When the Duke is talking to Pompey in act three scene two, we see a different character emerging. From his 'real life' experience he appears to have gathered confidence and is beginning to show signs of authority, he calls Pompey a "wicked bawd" to tell him how disappointed he was with him. However these new found urges have to be suppressed as he is under the guise of the Friar, so he uses religious references to voice his feelings instead, " if the devil have given thee proofs for sin...". Shakespeare uses verse here to emphasise the seriousness as it is more rhythmic and emphasised by the stresses in the line due to iambic pentameter.
By the end of act three, the Duke is almost ready to take the reigns back of Angelo, as he has reached a point where he knows what a leader should be, and has gathered the knowledge and confidence to assert himself; "He who the sword of heaven will bear should be as holy as severe". In Shakespeare's time, Kings were the closest thing to Gods and therefore had to be perfect role models. Here the Duke is saying that they should be perfectly balanced; as good and moral as they are strict.
However the Duke shows a darker side of him, perhaps the slight edge of coldness needed to rule successfully, but nevertheless the Duke creates his own amusement whilst under the guise of the Friar to control the characters to carry out his plan. Although this was done to benefit his people, as he protected the almost innocent and also teach the guilty a lesson.

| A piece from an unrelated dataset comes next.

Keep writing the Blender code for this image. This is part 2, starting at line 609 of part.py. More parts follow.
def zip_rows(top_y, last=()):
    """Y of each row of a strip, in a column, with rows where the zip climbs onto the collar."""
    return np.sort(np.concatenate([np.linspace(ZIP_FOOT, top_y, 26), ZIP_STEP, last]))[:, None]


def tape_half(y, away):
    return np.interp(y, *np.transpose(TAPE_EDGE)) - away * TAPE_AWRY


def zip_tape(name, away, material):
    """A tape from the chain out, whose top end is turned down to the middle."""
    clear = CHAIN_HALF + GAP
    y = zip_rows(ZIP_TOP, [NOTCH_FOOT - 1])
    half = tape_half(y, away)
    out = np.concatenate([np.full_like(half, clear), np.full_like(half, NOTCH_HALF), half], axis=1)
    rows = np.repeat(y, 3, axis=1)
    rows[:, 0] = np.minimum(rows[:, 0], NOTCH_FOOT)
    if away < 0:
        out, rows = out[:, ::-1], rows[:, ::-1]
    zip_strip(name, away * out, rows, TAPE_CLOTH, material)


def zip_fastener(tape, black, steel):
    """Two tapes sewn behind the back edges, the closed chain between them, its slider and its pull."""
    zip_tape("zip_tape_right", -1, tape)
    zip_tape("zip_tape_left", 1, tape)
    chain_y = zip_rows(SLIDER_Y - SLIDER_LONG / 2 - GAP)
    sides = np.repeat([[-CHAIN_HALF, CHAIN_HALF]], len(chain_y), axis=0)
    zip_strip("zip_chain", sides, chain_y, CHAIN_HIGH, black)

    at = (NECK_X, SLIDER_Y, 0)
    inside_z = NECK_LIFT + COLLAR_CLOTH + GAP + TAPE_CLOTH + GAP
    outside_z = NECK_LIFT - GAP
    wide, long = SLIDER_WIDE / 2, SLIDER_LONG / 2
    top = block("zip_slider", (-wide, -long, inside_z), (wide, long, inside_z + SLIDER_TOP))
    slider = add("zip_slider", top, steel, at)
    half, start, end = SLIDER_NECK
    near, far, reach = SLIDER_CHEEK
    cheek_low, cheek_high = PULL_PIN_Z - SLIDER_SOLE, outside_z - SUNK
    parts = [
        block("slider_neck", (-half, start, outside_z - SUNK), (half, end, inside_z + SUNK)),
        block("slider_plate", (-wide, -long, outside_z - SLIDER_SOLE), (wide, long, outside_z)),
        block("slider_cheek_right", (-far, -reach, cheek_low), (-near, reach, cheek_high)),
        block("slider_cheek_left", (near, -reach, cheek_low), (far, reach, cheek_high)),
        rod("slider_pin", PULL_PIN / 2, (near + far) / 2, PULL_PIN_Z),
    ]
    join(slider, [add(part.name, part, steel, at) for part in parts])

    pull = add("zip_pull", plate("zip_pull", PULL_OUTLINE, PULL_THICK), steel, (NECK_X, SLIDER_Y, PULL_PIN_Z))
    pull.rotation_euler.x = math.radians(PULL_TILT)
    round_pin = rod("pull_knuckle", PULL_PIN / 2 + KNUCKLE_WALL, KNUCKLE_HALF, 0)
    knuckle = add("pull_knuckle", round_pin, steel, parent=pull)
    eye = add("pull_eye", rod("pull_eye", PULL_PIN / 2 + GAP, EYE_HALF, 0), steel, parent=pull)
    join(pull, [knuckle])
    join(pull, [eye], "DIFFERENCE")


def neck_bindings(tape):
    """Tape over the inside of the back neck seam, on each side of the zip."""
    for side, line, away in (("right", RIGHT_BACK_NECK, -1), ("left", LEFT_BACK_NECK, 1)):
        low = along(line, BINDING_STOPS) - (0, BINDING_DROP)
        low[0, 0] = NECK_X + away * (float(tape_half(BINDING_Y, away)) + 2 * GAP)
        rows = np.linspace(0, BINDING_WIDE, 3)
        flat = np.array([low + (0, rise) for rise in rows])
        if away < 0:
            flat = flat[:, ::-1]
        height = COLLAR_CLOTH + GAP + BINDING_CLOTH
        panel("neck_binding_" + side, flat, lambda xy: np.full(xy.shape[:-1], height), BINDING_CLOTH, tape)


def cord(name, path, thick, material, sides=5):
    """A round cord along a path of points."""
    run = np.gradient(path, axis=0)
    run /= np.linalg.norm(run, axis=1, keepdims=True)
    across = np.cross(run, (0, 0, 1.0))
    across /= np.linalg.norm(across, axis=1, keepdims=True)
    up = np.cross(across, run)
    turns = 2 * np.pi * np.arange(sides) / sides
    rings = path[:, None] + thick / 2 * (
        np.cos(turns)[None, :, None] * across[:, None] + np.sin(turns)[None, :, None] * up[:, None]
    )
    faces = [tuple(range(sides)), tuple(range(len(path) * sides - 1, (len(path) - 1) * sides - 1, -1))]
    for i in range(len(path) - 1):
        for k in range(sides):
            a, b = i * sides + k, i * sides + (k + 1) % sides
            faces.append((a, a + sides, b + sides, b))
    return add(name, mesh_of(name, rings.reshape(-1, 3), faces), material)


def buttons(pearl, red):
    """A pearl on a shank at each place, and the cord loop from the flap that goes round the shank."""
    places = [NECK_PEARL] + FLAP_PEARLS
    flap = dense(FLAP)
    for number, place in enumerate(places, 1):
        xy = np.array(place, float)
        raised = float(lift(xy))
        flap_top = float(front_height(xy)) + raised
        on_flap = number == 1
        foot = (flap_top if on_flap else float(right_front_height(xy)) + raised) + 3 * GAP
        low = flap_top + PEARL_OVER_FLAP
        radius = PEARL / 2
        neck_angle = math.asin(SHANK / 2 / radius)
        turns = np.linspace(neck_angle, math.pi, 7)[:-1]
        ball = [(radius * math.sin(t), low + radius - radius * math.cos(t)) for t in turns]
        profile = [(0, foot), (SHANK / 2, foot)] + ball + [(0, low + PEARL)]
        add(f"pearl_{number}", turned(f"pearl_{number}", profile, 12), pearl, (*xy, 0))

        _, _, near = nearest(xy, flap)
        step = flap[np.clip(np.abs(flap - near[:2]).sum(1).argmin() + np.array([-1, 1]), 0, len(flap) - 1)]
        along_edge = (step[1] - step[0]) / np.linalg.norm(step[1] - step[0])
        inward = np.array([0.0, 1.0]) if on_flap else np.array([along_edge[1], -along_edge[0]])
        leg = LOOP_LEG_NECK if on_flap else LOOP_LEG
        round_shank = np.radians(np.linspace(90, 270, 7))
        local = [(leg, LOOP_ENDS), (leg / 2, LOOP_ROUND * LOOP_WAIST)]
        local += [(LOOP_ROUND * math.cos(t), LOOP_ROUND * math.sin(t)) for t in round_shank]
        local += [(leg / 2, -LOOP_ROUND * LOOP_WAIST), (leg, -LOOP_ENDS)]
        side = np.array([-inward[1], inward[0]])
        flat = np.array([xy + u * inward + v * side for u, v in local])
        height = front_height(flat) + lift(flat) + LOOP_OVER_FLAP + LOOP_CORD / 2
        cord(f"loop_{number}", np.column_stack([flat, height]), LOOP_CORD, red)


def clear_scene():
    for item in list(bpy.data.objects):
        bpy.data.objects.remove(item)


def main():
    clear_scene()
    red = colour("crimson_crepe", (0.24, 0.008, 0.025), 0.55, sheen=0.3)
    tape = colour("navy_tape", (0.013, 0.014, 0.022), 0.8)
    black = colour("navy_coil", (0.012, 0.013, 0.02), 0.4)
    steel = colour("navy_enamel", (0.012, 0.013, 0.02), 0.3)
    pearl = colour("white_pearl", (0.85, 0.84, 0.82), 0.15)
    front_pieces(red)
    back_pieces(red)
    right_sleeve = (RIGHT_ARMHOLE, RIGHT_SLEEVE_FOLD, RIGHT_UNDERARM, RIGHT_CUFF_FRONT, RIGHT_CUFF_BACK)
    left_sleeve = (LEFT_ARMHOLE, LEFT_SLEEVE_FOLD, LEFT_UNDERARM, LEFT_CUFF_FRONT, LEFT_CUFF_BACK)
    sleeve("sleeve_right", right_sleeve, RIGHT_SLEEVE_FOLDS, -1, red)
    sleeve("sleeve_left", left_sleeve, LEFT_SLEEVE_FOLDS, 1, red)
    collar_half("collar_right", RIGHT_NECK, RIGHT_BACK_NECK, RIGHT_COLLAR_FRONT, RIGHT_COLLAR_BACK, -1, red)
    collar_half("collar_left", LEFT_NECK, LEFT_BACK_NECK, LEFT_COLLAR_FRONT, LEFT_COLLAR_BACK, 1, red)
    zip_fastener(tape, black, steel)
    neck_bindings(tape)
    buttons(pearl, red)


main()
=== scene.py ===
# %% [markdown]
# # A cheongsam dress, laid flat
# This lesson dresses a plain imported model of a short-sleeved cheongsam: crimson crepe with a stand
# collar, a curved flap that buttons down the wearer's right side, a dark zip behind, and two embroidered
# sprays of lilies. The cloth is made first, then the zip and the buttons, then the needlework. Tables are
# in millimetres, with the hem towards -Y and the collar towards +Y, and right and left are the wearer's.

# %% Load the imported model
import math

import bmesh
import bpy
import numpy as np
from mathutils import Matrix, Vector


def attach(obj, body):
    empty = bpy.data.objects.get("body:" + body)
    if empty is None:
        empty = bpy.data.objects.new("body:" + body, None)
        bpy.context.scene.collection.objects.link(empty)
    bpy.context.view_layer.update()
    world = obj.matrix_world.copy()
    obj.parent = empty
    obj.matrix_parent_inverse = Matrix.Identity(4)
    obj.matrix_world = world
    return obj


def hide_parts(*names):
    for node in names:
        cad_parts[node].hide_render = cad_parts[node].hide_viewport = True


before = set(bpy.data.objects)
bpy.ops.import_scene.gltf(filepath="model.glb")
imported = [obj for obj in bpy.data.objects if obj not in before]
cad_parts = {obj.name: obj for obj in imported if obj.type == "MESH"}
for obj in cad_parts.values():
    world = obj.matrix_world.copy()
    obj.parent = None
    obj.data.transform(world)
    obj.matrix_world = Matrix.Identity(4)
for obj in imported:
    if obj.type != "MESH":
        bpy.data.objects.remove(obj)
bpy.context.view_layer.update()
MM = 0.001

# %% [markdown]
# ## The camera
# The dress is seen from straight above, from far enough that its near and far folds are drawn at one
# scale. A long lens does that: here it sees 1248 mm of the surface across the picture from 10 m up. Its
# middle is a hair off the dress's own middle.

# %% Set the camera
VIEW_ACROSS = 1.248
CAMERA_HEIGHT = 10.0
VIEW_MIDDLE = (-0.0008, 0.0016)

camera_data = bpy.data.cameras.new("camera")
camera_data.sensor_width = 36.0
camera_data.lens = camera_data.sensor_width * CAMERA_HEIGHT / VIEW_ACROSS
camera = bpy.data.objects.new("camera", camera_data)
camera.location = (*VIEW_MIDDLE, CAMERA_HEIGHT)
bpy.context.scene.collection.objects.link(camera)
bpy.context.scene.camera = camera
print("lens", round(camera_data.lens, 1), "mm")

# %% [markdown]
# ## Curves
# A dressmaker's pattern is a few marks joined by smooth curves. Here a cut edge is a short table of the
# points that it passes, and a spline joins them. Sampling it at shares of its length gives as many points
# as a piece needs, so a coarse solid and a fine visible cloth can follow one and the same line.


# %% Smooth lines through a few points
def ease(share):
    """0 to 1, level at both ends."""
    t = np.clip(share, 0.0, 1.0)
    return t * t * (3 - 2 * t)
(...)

Shakespeare deliberately manipulates the audience's opinion o the Duke throughout the play as the character himself changes drastically from start to finish. Firstly we see his understudies having great respect for him, "always obedient to your grace's will". However in act three it becomes clear to the audience that the townspeople only like him because they are allowed to do as they please.
The character of Lucio personifies the feelings of the townspeople when he tells the Duke himself, (disguised as the friar) that he doesn't doubt the intelligence or honour of the Duke, calling him "wise"; although also referring to him as, "Avery superficial, ignorant, unweighing fellow". Thus clarifying that the townspeople don't know the Duke and moreover that the Duke doesn't know them, "ignorant".
There is debate however that Lucio is aware that is the Duke and is deliberately making use of this to voice his true opinions of him, or perhaps merely for his own amusement as Lucio is a joker type character. However it could be countered by saying that this is too intelligent for Lucio and this is simply a comedic scene as Lucio is 'putting his foot in his mouth'. Shakespeare makes the Duke speak in verse here, serving multiple purposes; firstly because it is more relaxed as the scene is a comedy. Secondly because it is a scene to move the story of the play on and verse would take to long to do this.
We also gather the character of Escalus' opinion of the Duke whilst he is still disguised, although it is great contrast to Lucio's. The character of Escalus appears as the wise old advocate, pointing out straight away one of the key themes of the entire play and also one of the main reasons that the Duke went into hiding; "above all other strifes contended especially to know himself".
It is also debated that Escalus was aware of the disguise and knew exactly what he was doing, yet in this case it is more likely to be the case, as Escalus is the 'right-hand-man'. This theory is reinforced by the fact that Escalus then compliments the Duke, knowing that revealing the fact that the Duke's inner most fears are visible to someone else, he provides a comforter, "Rather rejoicing to see another merry, than merry at anything which professed to make him rejoice". Meaning that the Duke would rather see others happy than be happy himself.
I feel that the true opinion of the Duke lies somewhere in between Lucio's and Escalus' views, as he was ignorant of the townspeople, however he is wise and very caring, shown in how he deals with Angelo at the end of the play.